Just to touch on the pay issue one more time. What should I do with my "One more day of Retro Pay" tag? Should I just add to it "... or a little bonus that won't **** off the company" or maybe just take it off my bag...
I can't believe I did it...But, I actually went back and looked at some of your posts searching for "your take" that might see something positive in this contract. Now, I know it has to be there somewhere, and maybe you'll find it, in your studying. The NC is telling us it's $800 million to over $1 billion in improvements. So, please share it with us when you come across it.

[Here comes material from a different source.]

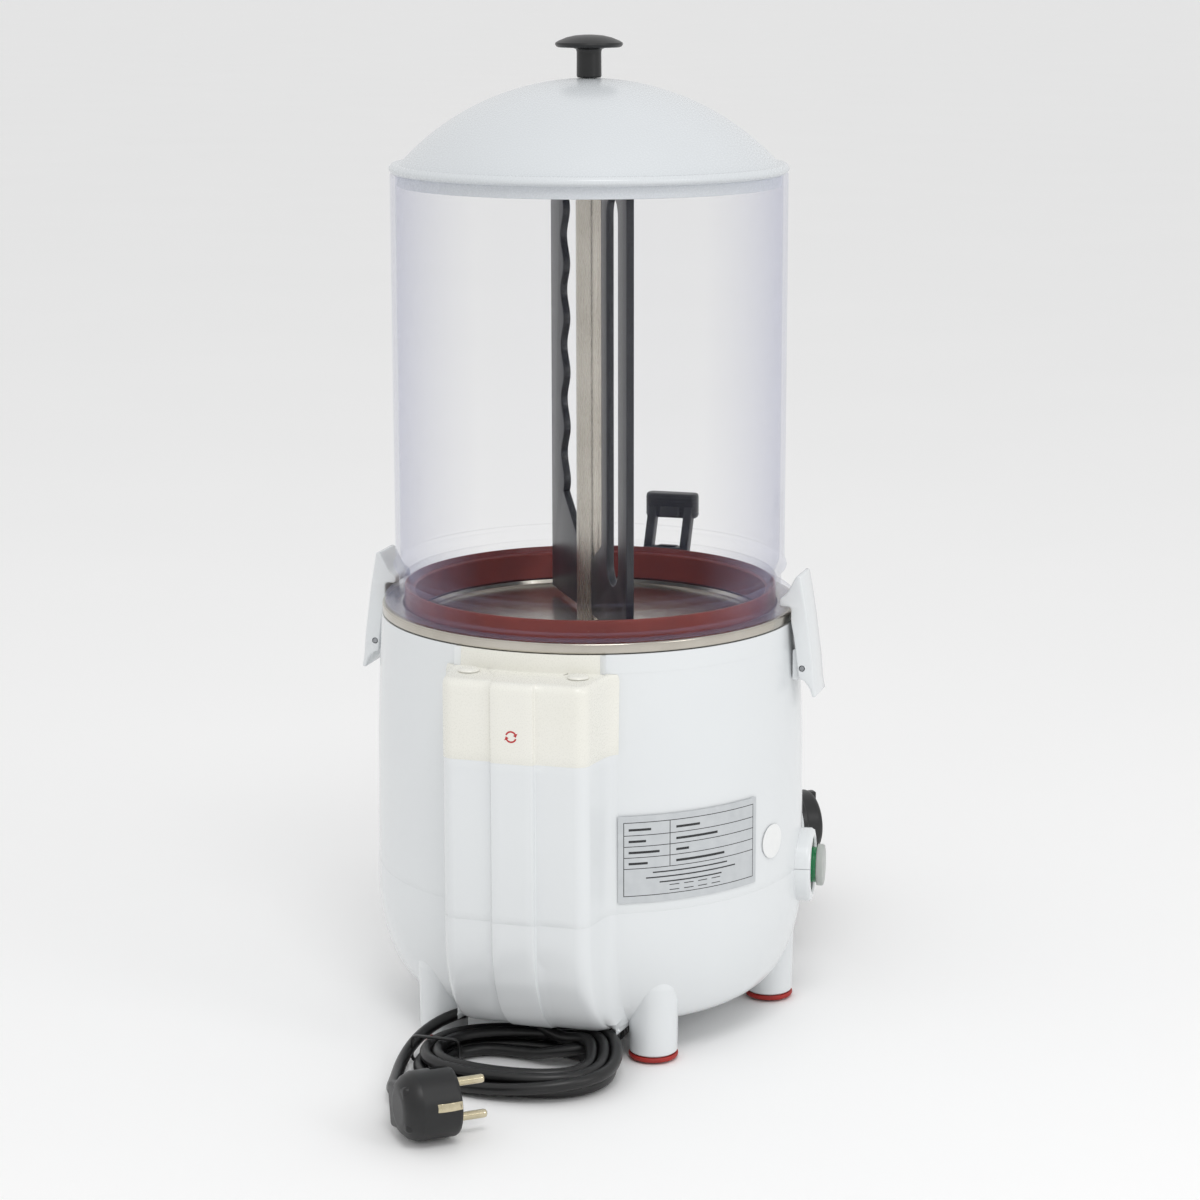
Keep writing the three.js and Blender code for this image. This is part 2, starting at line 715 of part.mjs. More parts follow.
const elementEnds = [-1, 1].map((sign) => [
  sign * elementRadius * Math.sin(radians(elementOpening)),
  elementRadius * Math.cos(radians(elementOpening)),
]);
const column = ring(columnBore, columnRadius, jacketFloor + steel + gap, columnTop);
machine.add(
  piece("centre_column", column, brushedSteel),
  piece("drive_shaft", rod(shaftRadius, gearboxTop - 14, paddleTop - gap, coarse), zincSteel),
);

function waterJacket() {
  const outline = [
    [shaftRadius + 1, jacketFloor], [jacketRadius, jacketFloor], [jacketRadius, jacketTop],
    [jacketRadius - steel, jacketTop],
    [jacketRadius - steel, jacketFloor + steel], [shaftRadius + 1, jacketFloor + steel],
  ];
  const holes = elementEnds.map(([x, y]) => {
    return rod(elementTube + gap, jacketFloor - 3, jacketFloor + 4, coarse).translate(x, y, 0);
  });
  return cut(turned(outline), ...holes);
}

// A ring element in the water, with two legs down through the jacket.
function heatingElement() {
  const height = jacketFloor + 12;
  const steps = 32;
  const arc = Array.from({ length: steps + 1 }, (_, i) => {
    const turn = radians(90 + elementOpening + ((360 - 2 * elementOpening) * i) / steps);
    return new THREE.Vector3(elementRadius * Math.cos(turn), elementRadius * Math.sin(turn), height);
  });
  const leg = rod(elementTube, jacketFloor - 6, height, coarse);
  const legs = elementEnds.map(([x, y]) => leg.clone().translate(x, y, 0));
  return joined(tube(new THREE.CatmullRomCurve3(arc), elementTube, steps, 4), ...legs);
}
machine.add(
  piece("water_jacket", waterJacket(), brushedSteel),
  piece("heating_element", heatingElement(), zincSteel),
);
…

I know that sounds snotty. And, it is. You came on the forum, like you're some kind of gunslinger, shooting out the lights that are blinding all of us. I too, want more money, a huge "B" plan, a min pay per day, etc. But, what do you think this pilot group is willing to do for another, what, 2% rate increase? Or, raise the min pay per duty period up 12 mins? etc., etc. And, how much longer would it take us to get that? The UPS guys found out how the NMB works. Do we need to reinvent the wheel, here?

We all know this T/A is not perfect. But, please say something positive about it, when you come across it.

By the way...You complain about no increase to 6.4 hrs/day for the out and backs, you fly? Are you chitting me? That's the only trip at FedEx with a min pay per day, by nature. And, 6hrs/day is the best I've ever heard of. Enjoy your 100 to 150 hrs away from base each month. And, lighten up a little. I'm going to.